Integrating the Expected Future in Load Forecasts with Contextually Enhanced Transformer Models
Raffael Theiler, Leandro Von Krannichfeldt, Giovanni Sansavini, Michael F. Howland, Olga Fink
TL;DR
This work reframes load forecasting as a dual forecasting-regression task and demonstrates that integrating complete expected future context with historical data via contextually enhanced transformer models substantially improves accuracy. Through two case studies—railway traction networks and building energy occupancy—the authors show large reductions in forecasting errors (up to 56.3% in MAE) and markedly fewer outliers when using future contextual information. The approach remains robust across architectures, though embedding strategies and the degree of benefit from future context vary by model; non-causal attention and separate past/future embeddings are central to performance gains. Overall, the framework offers a scalable, generalizable path to more reliable energy forecasts in decentralized grids and could enable meaningful cost savings and better grid stability.
Abstract
Accurate and reliable energy forecasting is essential for power grid operators who strive to minimize extreme forecasting errors that pose significant operational challenges and incur high intra-day trading costs.
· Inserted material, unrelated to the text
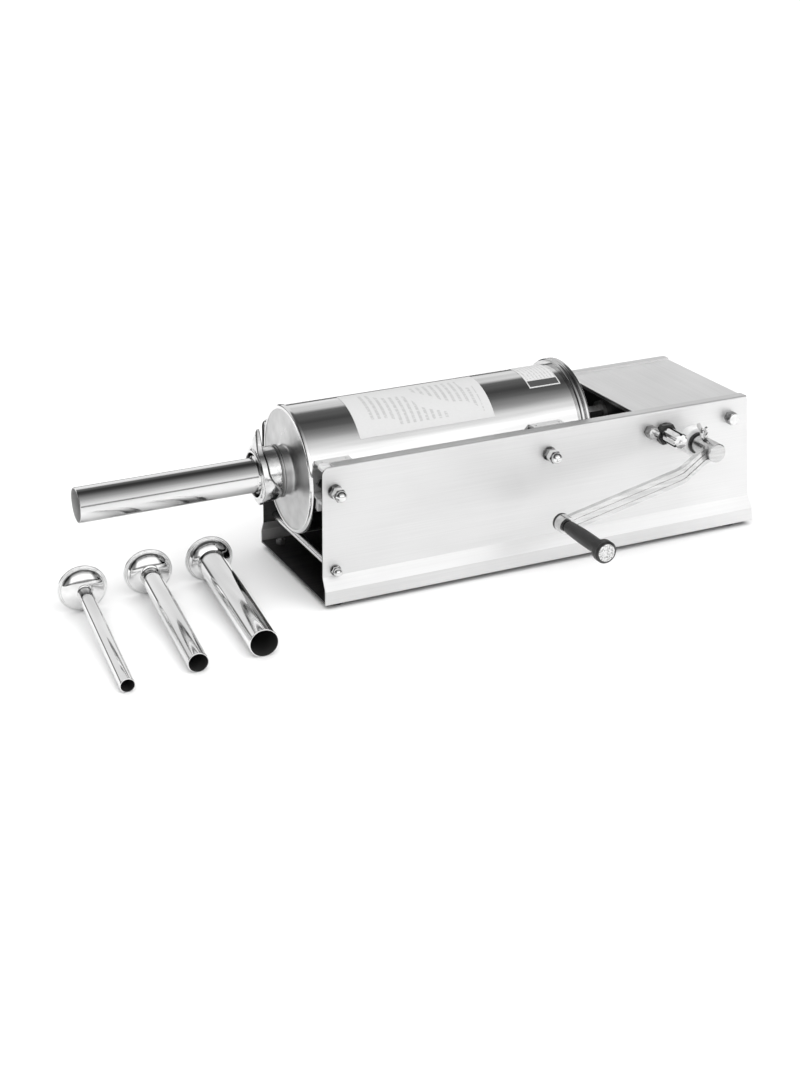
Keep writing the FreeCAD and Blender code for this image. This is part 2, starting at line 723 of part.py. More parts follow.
def bracket(end, hand, x, side):
    """A C-shaped strip on a side plate; its lower arm ends in a lip that cradles the barrel."""
    def inward(y):
        return across(f"{side}*({y})")

    node = f"{end}_bracket_{hand}"
    body = new_body(node)
    outline = new_sketch(body, f"{node}_outline", "YZ_Plane",
                         along(f"{x} + BracketShift - BracketWidth/2"))
    web = "HalfWidth - SheetThick"
    reach_high = barrel_reach("BracketHigh - BracketThick")
    arm_top = "BracketLow + BracketThick"
    middle = "(BracketLow + CradleLow) / 2"
    draw_outline(outline, [
        (inward(reach_high), up("BracketHigh")),
        (inward("HalfWidth - LipDepth - 1"), up("BracketHigh")),
        (inward("HalfWidth - LipDepth - 1"), up("PlateHeight - SheetThick - 0.5")),
        (inward(web), up("PlateHeight - SheetThick - 0.5")),
        (inward(web), up("BracketLow")),
        (inward(barrel_reach("BracketLow", "BracketThick")), up("BracketLow")),
        (inward(barrel_reach("CradleLow", "BracketThick")), up("CradleLow"),
         inward(barrel_reach(middle, "BracketThick")), up(middle)),
        (inward(barrel_reach("CradleLow")), up("CradleLow")),
        (inward(barrel_reach(arm_top)), up(arm_top),
         inward(barrel_reach(middle)), up(middle)),
        (inward(f"{web} - BracketThick"), up(arm_top)),
        (inward(f"{web} - BracketThick"),
         up("PlateHeight - SheetThick - 0.5 - BracketThick")),
        (inward("HalfWidth - LipDepth - 1 - BracketThick"),
         up("PlateHeight - SheetThick - 0.5 - BracketThick")),
        (inward("HalfWidth - LipDepth - 1 - BracketThick"), up("BracketHigh - BracketThick")),
        (inward(reach_high), up("BracketHigh - BracketThick")),
    ])
    strip = pad(body, f"{node}_strip", outline, "BracketWidth")
    x_axis = Vector(1, 0, 0)
    bend_y = size(inward(web))
    low, high = size(up("BracketLow")), size(up("PlateHeight - SheetThick - 0.5"))
    bent = fillet(body, f"{node}_bends", strip, "BracketThick * 0.9",
                  lambda edge: runs_along(edge, x_axis) and abs(edge.BoundBox.YMin - bend_y) < 0.01
                  and min(abs(edge.BoundBox.ZMin - low), abs(edge.BoundBox.ZMin - high)) < 0.01)
    hole = new_sketch(body, f"{node}_hole", "XZ_Plane")
    draw_circle(hole, along(x), up("BracketBoltHeight"), "BoltRadius + HoleGap")
    pocket_through(body, f"{node}_bore", hole)
    dots = new_sketch(body, f"{node}_dots", "XY_Plane", up("BracketHigh"))
    for step in (-1, 1):
        draw_circle(dots, along(f"{x} + BracketShift + {step}*BracketHoleStep"),
                    inward("HalfWidth - LipDepth - 5"), 1.6)
    top_holes = body.newObject("PartDesign::Pocket", f"{node}_top_holes")
    top_holes.Profile = dots
    bind(top_holes, Length="BracketThick + HoleGap")
    return finish(body, node)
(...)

Incorporating planning information -- such as anticipated user behavior, scheduled events or timetables -- provides substantial contextual information to enhance forecast accuracy and reduce the occurrence of large forecasting errors. Existing approaches, however, lack the flexibility to effectively integrate both dynamic, forward-looking contextual inputs and historical data. In this work, we conceptualize forecasting as a combined forecasting-regression task, formulated as a sequence-to-sequence prediction problem, and introduce contextually-enhanced transformer models designed to leverage all contextual information effectively. We demonstrate the effectiveness of our approach through a primary case study on nationwide railway energy consumption forecasting, where integrating contextual information into transformer models, particularly timetable data, resulted in a significant average mean absolute error reduction of 26.6%. An auxiliary case study on building energy forecasting, leveraging planned office occupancy data, further illustrates the generalizability of our method, showing an average reduction of 56.3% in mean absolute error. Compared to other state-of-the-art methods, our approach consistently outperforms existing models, underscoring the value of context-aware deep learning techniques in energy forecasting applications.